By loosening these permissions, you undermine this decades-old security
feature.  It's very bad.

Better would be to require installing by the root user, and then
changing the permission _on that particular .xml file_ so that everyone
can write to it (e.g. 666 permissions), leaving the directory
permissions unchanged.  This still isn't ideal -- it would allow
multiple users to change the file, potentially simultaneously (!), but
at least it won't open up the entire directory to attack.
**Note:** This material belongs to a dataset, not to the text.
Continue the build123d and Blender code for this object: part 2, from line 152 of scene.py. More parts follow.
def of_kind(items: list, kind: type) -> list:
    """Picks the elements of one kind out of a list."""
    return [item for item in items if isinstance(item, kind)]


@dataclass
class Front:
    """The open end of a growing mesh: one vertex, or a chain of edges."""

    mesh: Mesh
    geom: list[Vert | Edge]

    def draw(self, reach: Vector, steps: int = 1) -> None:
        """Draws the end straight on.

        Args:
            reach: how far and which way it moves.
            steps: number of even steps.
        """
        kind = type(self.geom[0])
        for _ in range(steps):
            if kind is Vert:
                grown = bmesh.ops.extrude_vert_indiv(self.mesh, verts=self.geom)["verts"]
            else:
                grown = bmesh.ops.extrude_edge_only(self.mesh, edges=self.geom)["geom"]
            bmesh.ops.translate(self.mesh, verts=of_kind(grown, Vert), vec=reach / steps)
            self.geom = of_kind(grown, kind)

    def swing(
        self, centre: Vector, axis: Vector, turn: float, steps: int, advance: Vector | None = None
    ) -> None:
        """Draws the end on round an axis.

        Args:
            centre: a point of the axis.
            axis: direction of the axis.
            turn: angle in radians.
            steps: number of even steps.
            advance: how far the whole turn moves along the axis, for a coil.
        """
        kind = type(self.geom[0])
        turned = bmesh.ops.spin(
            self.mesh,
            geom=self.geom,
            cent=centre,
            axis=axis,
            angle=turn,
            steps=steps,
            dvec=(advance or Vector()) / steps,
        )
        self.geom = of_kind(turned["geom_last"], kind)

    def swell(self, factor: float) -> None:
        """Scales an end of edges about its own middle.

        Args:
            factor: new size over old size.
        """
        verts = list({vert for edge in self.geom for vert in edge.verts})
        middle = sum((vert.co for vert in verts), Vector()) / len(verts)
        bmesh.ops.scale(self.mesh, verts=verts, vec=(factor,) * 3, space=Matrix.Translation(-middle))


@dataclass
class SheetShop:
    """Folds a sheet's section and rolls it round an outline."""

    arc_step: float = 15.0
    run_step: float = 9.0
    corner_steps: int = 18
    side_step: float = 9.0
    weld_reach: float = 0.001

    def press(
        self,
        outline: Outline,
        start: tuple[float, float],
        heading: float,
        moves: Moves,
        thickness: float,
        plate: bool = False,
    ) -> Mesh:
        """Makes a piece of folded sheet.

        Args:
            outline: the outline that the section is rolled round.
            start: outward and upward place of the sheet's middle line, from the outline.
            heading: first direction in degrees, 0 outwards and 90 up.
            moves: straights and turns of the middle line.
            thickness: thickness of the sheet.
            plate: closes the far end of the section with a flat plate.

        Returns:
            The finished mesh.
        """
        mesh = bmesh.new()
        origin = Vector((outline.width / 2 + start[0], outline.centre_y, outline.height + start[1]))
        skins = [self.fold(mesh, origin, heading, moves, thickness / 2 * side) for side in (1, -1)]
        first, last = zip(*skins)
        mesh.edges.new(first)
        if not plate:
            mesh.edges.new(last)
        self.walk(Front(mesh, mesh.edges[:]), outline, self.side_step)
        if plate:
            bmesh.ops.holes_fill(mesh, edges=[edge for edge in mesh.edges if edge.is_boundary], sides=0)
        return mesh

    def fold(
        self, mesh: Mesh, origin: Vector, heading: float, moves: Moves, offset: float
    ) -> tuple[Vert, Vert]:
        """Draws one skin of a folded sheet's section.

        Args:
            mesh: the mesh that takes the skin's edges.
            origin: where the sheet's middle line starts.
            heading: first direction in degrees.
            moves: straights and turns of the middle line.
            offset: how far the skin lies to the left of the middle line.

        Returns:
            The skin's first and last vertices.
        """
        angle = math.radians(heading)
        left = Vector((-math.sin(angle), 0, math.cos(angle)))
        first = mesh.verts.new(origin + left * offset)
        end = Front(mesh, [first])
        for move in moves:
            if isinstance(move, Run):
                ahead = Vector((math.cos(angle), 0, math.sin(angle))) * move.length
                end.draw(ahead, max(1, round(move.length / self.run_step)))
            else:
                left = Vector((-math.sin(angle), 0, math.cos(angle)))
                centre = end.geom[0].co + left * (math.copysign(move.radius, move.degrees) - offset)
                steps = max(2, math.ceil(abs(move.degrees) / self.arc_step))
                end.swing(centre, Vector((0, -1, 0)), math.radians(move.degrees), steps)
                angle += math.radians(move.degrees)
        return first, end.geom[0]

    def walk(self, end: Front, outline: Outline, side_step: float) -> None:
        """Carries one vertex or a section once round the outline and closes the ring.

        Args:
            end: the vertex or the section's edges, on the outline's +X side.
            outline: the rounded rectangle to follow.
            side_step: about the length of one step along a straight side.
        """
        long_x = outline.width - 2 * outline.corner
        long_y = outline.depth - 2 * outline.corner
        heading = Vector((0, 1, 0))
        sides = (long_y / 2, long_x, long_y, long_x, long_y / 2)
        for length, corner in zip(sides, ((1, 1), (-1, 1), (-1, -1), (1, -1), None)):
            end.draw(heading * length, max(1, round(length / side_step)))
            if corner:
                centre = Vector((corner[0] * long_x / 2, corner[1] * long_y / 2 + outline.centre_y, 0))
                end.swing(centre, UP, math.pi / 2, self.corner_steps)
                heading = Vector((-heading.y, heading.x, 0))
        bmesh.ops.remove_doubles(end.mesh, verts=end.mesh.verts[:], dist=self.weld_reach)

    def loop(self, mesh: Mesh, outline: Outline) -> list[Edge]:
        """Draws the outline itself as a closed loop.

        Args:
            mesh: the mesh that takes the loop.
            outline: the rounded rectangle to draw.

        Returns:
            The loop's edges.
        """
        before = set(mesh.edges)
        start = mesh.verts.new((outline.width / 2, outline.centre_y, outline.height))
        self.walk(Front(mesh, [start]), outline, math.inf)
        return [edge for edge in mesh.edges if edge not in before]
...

> I will double check which libgdiplus.so it's trying to load, but I
> compile libgdiplus with mono, and both binaries are installed in the
> prefix.   I'm mostly worried about stuff like libpng, libungif,
> libpangosharpglue, libncurses, and other dependency packages.  I don't
> want Mono to be looking for these already installed by the distro, and
> when I distribute the software, it errors out saying it can't find
> them.  Will mono search the MONO_PREFIX/lib/ folder at runtime if it
> can't find the libraries elsewhere?  Will it check that first? 

Are you setting LD_LIBRARY_PATH?  If LD_LIBRARY_PATH isn't set, then the
dynamic library loader will only look in /lib and /usr/lib (and other
directories; see /etc/ld.so.conf and ldconfig(8)).  Result: your version
of libgdiplus.so won't be loaded, the system-provided version will.